Task objective ->
Would you print the material exactly, starting at its first line and ending at the line holding "bpy.context.scene.collection.objects.link(empty)"?

Data for the task ->
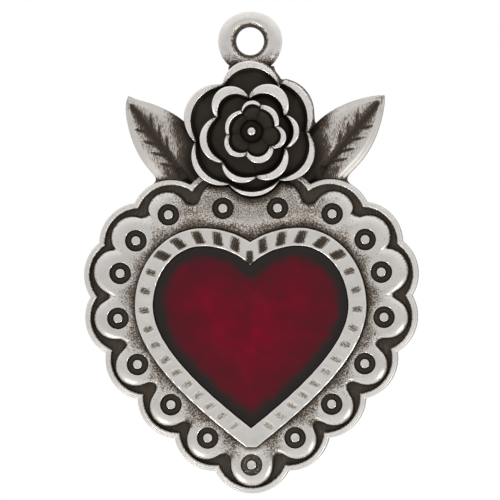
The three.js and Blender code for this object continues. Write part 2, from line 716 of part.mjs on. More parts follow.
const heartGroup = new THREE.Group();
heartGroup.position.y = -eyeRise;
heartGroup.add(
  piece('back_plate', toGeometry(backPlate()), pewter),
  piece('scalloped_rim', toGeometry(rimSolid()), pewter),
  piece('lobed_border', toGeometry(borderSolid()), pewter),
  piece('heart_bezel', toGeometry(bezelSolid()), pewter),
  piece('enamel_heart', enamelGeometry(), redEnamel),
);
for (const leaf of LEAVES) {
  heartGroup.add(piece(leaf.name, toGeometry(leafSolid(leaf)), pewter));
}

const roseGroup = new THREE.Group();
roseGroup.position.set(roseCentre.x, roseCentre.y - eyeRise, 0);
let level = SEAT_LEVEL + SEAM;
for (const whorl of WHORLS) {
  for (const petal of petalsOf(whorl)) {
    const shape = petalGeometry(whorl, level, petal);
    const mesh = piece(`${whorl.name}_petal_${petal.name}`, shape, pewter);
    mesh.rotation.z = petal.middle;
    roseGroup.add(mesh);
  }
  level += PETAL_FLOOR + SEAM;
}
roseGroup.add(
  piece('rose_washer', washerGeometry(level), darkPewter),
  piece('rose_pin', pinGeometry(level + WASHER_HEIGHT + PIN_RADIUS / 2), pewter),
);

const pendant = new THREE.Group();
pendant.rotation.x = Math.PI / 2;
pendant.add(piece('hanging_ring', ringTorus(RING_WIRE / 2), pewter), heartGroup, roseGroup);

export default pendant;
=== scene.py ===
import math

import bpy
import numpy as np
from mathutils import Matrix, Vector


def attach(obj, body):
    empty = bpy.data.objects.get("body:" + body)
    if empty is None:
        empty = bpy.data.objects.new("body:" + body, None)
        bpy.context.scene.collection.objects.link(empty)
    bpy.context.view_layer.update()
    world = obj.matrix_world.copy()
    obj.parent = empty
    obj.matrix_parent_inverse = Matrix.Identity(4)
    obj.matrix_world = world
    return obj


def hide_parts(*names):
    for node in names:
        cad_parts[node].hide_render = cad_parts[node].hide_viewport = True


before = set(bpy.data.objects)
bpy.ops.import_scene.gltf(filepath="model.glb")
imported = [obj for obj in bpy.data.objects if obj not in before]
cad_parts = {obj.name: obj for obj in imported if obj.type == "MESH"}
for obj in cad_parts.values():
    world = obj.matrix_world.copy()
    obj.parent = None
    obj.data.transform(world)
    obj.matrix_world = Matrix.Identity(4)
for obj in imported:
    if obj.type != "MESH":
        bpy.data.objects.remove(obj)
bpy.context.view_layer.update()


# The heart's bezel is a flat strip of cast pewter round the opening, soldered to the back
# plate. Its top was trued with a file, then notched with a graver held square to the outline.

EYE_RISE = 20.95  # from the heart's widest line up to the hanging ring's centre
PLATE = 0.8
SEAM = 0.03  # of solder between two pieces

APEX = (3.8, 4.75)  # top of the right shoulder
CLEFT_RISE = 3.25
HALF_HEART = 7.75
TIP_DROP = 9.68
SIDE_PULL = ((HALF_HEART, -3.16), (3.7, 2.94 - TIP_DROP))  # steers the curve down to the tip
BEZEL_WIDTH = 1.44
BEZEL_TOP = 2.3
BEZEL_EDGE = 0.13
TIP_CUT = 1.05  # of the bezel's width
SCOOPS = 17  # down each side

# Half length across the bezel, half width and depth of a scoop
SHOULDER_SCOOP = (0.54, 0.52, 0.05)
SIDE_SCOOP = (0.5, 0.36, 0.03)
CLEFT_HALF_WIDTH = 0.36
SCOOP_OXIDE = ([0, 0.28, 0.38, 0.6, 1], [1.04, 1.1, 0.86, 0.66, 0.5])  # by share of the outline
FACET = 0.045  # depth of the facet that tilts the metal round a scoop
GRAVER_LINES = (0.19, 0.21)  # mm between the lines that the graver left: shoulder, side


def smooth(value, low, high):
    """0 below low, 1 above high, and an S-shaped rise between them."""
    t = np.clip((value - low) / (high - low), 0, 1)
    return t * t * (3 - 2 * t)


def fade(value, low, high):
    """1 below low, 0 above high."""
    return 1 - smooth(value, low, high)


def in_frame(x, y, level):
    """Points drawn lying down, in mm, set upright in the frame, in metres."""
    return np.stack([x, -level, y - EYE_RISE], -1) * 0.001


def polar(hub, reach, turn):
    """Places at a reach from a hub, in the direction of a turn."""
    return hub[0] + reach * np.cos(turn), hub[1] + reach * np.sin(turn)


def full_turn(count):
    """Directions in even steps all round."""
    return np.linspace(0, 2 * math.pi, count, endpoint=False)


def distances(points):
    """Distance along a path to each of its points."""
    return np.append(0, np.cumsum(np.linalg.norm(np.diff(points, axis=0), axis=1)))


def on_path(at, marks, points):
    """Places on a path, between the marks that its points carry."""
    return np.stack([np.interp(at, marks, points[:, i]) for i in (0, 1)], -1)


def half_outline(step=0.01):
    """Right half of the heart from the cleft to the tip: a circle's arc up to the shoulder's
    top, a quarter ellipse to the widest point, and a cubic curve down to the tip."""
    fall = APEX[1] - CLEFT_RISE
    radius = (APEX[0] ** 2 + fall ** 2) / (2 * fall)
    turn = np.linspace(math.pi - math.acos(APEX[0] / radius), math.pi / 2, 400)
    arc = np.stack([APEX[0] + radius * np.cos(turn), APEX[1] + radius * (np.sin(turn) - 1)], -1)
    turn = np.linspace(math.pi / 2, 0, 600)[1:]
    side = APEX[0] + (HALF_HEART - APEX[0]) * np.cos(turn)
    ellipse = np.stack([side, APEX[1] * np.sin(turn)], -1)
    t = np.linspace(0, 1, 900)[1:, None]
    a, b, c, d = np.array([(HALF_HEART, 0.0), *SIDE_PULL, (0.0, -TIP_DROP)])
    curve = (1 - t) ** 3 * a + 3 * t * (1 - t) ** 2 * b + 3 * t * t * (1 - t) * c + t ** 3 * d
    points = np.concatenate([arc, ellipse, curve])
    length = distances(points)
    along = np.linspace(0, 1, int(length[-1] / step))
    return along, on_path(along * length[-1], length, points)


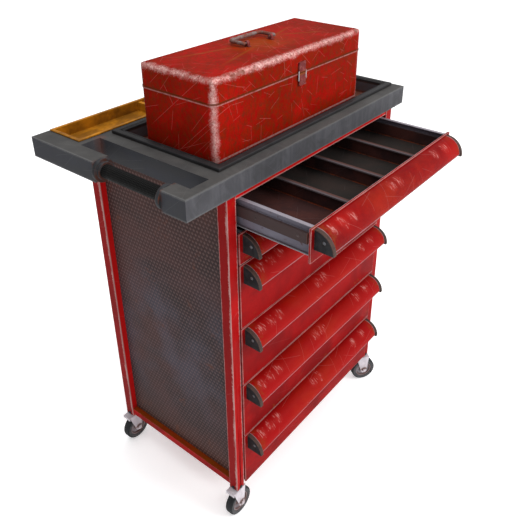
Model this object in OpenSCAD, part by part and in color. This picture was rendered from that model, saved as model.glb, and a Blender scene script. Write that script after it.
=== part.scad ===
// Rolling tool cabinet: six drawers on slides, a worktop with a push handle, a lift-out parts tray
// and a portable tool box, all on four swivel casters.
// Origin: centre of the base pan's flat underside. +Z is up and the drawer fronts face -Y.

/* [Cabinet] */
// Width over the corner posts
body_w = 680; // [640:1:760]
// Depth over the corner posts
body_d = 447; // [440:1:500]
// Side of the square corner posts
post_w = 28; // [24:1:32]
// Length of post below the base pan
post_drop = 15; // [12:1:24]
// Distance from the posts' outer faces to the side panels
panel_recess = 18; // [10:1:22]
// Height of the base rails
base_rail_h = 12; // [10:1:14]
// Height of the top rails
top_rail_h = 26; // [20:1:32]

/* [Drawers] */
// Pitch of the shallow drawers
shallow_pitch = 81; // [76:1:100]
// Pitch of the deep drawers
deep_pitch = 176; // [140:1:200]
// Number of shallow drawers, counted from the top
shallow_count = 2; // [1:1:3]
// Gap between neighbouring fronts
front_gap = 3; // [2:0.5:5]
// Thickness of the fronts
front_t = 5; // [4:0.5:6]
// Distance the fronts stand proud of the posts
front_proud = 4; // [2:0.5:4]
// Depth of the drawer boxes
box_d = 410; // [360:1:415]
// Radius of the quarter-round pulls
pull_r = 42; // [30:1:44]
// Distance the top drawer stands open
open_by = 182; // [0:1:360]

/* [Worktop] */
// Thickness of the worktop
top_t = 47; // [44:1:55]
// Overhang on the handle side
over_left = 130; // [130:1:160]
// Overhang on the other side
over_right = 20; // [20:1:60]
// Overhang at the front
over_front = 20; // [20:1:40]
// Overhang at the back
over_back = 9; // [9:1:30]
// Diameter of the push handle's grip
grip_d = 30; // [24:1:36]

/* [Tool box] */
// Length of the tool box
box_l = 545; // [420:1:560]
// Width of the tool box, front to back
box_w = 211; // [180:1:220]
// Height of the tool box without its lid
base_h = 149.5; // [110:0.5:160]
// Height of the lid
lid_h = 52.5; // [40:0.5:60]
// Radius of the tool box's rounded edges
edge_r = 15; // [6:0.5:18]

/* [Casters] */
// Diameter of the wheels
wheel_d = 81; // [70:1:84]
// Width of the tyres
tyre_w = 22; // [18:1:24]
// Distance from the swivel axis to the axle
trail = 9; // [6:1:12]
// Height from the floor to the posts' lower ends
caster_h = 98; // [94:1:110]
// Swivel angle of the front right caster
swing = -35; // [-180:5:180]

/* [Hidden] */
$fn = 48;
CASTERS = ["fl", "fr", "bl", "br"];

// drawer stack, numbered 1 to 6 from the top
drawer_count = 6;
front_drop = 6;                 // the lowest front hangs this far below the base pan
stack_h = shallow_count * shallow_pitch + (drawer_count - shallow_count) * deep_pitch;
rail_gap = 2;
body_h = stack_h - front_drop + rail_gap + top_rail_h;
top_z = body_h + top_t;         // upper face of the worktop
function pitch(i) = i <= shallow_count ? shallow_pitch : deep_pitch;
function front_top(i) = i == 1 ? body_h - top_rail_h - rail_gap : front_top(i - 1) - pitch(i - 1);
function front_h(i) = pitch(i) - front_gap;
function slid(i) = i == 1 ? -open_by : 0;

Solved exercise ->
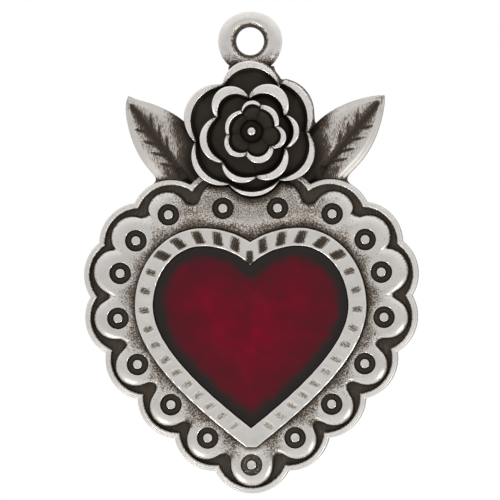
The three.js and Blender code for this object continues. Write part 2, from line 716 of part.mjs on. More parts follow.
const heartGroup = new THREE.Group();
heartGroup.position.y = -eyeRise;
heartGroup.add(
  piece('back_plate', toGeometry(backPlate()), pewter),
  piece('scalloped_rim', toGeometry(rimSolid()), pewter),
  piece('lobed_border', toGeometry(borderSolid()), pewter),
  piece('heart_bezel', toGeometry(bezelSolid()), pewter),
  piece('enamel_heart', enamelGeometry(), redEnamel),
);
for (const leaf of LEAVES) {
  heartGroup.add(piece(leaf.name, toGeometry(leafSolid(leaf)), pewter));
}

const roseGroup = new THREE.Group();
roseGroup.position.set(roseCentre.x, roseCentre.y - eyeRise, 0);
let level = SEAT_LEVEL + SEAM;
for (const whorl of WHORLS) {
  for (const petal of petalsOf(whorl)) {
    const shape = petalGeometry(whorl, level, petal);
    const mesh = piece(`${whorl.name}_petal_${petal.name}`, shape, pewter);
    mesh.rotation.z = petal.middle;
    roseGroup.add(mesh);
  }
  level += PETAL_FLOOR + SEAM;
}
roseGroup.add(
  piece('rose_washer', washerGeometry(level), darkPewter),
  piece('rose_pin', pinGeometry(level + WASHER_HEIGHT + PIN_RADIUS / 2), pewter),
);

const pendant = new THREE.Group();
pendant.rotation.x = Math.PI / 2;
pendant.add(piece('hanging_ring', ringTorus(RING_WIRE / 2), pewter), heartGroup, roseGroup);

export default pendant;
=== scene.py ===
import math

import bpy
import numpy as np
from mathutils import Matrix, Vector


def attach(obj, body):
    empty = bpy.data.objects.get("body:" + body)
    if empty is None:
        empty = bpy.data.objects.new("body:" + body, None)
        bpy.context.scene.collection.objects.link(empty)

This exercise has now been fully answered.